Reviewed by

Christopher Armstead

"Slap my ass and call me a bad mother!" Where in the hell did that come from? This was a line from a scene in this otherwise quiet character drama ‘Adrift in Manhattan’ that could actually be funny when taken out of context but within the context of the film is actually terribly sad. One might initially think that this film directed by Alfredo De Villa is one of those New York street stories that often drip with pretension, have disdain for anybody outside of the five boroughs and are understood only by folks with subscriptions to The Village Voice, but this would not be the case with this picture as it about people and quite honestly could have taken place anywhere.

‘Adrift in Manhattan’ is a story about a small group of people all loosely connected in someway and all dealing with some sort of major issues in their lives. Simon (Victor Rasuk) is a debilitatingly shy twenty year old who works at a camera shop and lives with his mother (Marlene Forte) with whom he has… how shall we say… an ‘uncomfortable’ relationship with. With the help of Mr. Sneider (Richard Petrocelli) who owns the shop, Simon uses the lenses that he is given to take pictures of people in the street. One day he spies Rose (Heather Graham) sitting in the park alone and seeming incredibly sad, so he follows her around and takes pictures of her, even taking pictures of her while she is inside her house, which I believe is like against the law. Rose is an optometrist who has a client in Tomas (Dominic Chianese) who is slowly going blind. Though Tomas has been working in the mail room of a Manhattan company for fifteen years he is a man of culture with an affinity to fine music and wine and considers himself a painter. His eyes are his most prized possession and losing them he believes would be the death of him. One of the women who Tomas delivers mail to in the office is Isabel (Elizabeth Pena) who is very fond of Tomas as he is quite fond of her though the enclosed Tomas has trouble expressing himself. For guidance Isabel goes to Claire (Erika Michels) who is to a tarot card reader and informs

Isabel that a man will coming into her life. Someone who doesn’t use Claire’s mystical powers is her older brother Mark (William Baldwin) as he thinks she lives in a fantasy world, but yet he has to deal with it since he’s staying with her as he is estranged from his wife Rose. Tragically the couple’s two year old son died in accident a few months back and Rose can’t recover from it and Mark refuses to deal with it.
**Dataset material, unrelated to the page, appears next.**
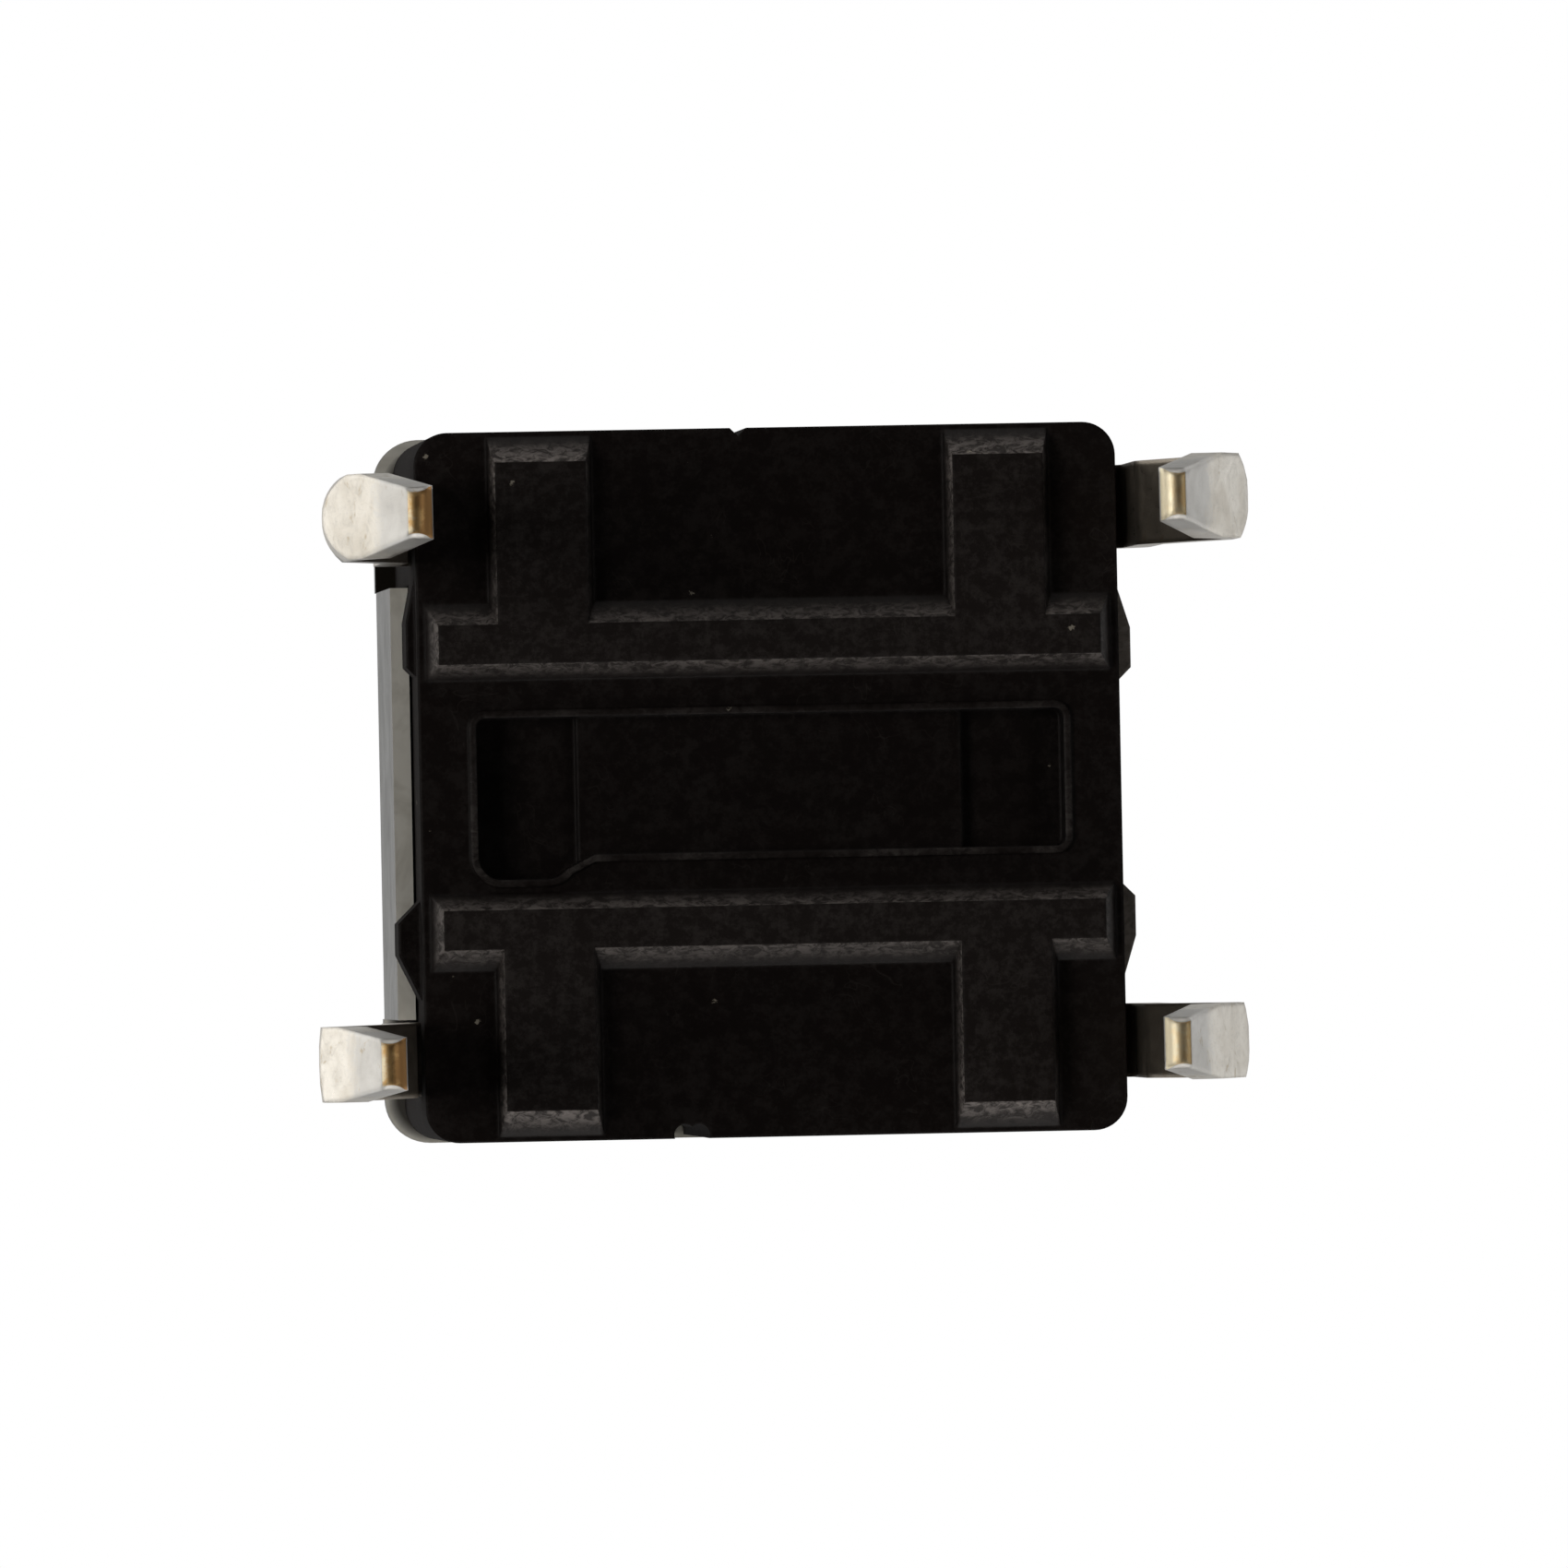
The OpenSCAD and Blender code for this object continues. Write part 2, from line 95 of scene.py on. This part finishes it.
# name, place, size, power, colour
LIGHTS = (
    ("left", (-0.42, -0.05, 0.02), 0.20, 0.20, WARM),
    ("left_high", (-0.36, -0.05, 0.32), 0.34, 0.36, SOFT_WARM),
    ("right", (0.42, 0.05, 0.0), 0.20, 0.06, WHITE),
    ("right_high", (0.36, 0.05, 0.32), 0.30, 0.20, WHITE),
    ("far_side", (0.0, -0.42, -0.06), 0.26, 0.25, FAINT_WARM),
    ("near_side", (0.0, 0.42, -0.06), 0.26, 0.56, FAINT_WARM),
    ("below_left", (-0.30, -0.02, -0.30), 0.16, 0.36, WARM),
    ("below_right", (0.30, 0.02, -0.30), 0.16, 0.10, WHITE),
    ("above", (-0.06, 0.0, 0.50), 0.80, 0.90, WHITE),
    ("corner_a", (0.3, 0.3, 0.18), 0.28, 0.36, WHITE),
    ("corner_b", (-0.3, 0.3, 0.18), 0.28, 0.36, WHITE),
    ("corner_c", (-0.3, -0.3, 0.18), 0.28, 0.36, WHITE),
    ("corner_d", (0.3, -0.3, 0.18), 0.28, 0.36, WHITE),
)

# Colours of the black moulding, linear
BASE_SUNK = (0.0125, 0.0092, 0.0084, 1)
BASE_RAISED = (0.0205, 0.0160, 0.0146, 1)
BUTTON_SUNK = (0.010, 0.0098, 0.0098, 1)
BUTTON_RAISED = (0.0125, 0.012, 0.012, 1)
# painted shade: the side walls of the moulding are painted darker
WALL_SHADE = (0.005, 0.004, 0.004, 1)
MOTTLE_GREY = (0.110, 0.098, 0.092, 1)
BLOTCH_BROWN = (0.010, 0.006, 0.005, 1)
# rubbed wear and painted highlight on the slopes of the rails and stems
SCUFF_AND_SHEEN_GREY = (0.33, 0.295, 0.275, 1)
# wear and painted highlight along the lip round the pocket
LIP_SHEEN_GREY = (0.085, 0.075, 0.070, 1)
LUG_GREY = (0.34, 0.30, 0.265, 1)
HAIRLINE_GREY = (0.11, 0.10, 0.09, 1)
SPECK_CREAM = (0.52, 0.47, 0.38, 1)
PLASTIC_SPECULAR = 0.13

# Colours of the steel sheets
COVER_TINT = (0.62, 0.62, 0.60)
DOME_TINT = (0.72, 0.71, 0.69)
# painted shade on the steel faces turned to -X
LEFT_FACE_SHADE = (0.02, 0.02, 0.02, 1)
# painted light: the steel's lower faces, rough sheared sheet, are painted near white
LOWER_LIGHT_PALE = (1.0, 0.99, 0.95, 1)
LOWER_LIGHT_DULL = (0.82, 0.80, 0.74, 1)
RIM_SHADE = (0.10, 0.09, 0.075, 1)
# painted shade in the nook between a lead, the flap's end and the wall
NOOK_SHADE_BROWN = (0.045, 0.038, 0.030, 1)
SHADED_NOOK_MM = (-3.06, -1.92, PLATE_LOW_Z_MM)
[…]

And that’s pretty much it as ‘Adrift in Manhattan’ doesn’t really have a plot so to speak. The narrative is unique in the sense that the characters in the film aren’t striving towards  any kind of particular movie oriented type of goal. There’s no trying to win the big game, there’s no boy meets girl, boy loses girl, and there are no terrorist to kill. Some characters have their problems resolved and some remain adrift. This may be one of the reasons that this film is so little known but it is certainly one of the reasons that I found the film to be uniformly excellent.

If I were to think of a word to describe this film it would be ‘precise’. With a running time just over 80 minutes and with the wealth of characters one would think that the development of the characters would suffer greatly but here’s where the director shines working off his own story with the script written by Nat Moss. Nothing is wasted in this film as everything that a character does, every action, every movement has some importance. I left this movie with the thought that I had a full understanding of the principle characters of Rose, Tomas and Simon because every thing they did and said, or didn’t say in the case of Simon, had some meaning and told us volumes about their characters. Even the secondary characters of Mark, or Claire and Simon’s mother Marta had more character and feeling in what little time they had on screen than in many movies twice as long as this one.

For any character driven drama to work it has to have actors who can deliver the roles to the audience and ‘Adrift in Manhattan’ shines in this as well. Heather Graham has never been considered a great actress, hell, even a decent actress but she was very good in this just as she was pretty good in the last movie I saw her in with ‘Miss Conception’ – though I really didn’t like that film. Her natural asset of those large sad blue eyes – I don’t know what you thought I was about to say - were used to great effect in this film so that even when she smiles she manages breaks your heart. Dominic Chianese once again shows there’s way more to his dramatic ability than simply ‘Uncle Sonny’ and honestly speaking, none of the actors from the always outstanding Elizabeth Pena to the oft maligned William Baldwin hits a sour note in this film. And might I give special notice to Nicole Leach as Melanie… no, she didn’t have a lot to do in this film, though her character was relevant, but more so because she’s hot as hell. I really tried to stay professional with this review for a change and I gave it my best shot to stay above my usual bad habits but it would appear I can’t help myself. So I’m going to stop trying for now on.

If you’re looking for a car crash or some happy ending with soaring strings and doves flying off into the sunset, you have plenty of movies to choose from. If you want to see an intricate well woven story looking into the lives of normal people with normal problems, and watch in awe of how one filmmaker can make you care about these normal people, then might I recommend ‘Adrift in Manhattan’.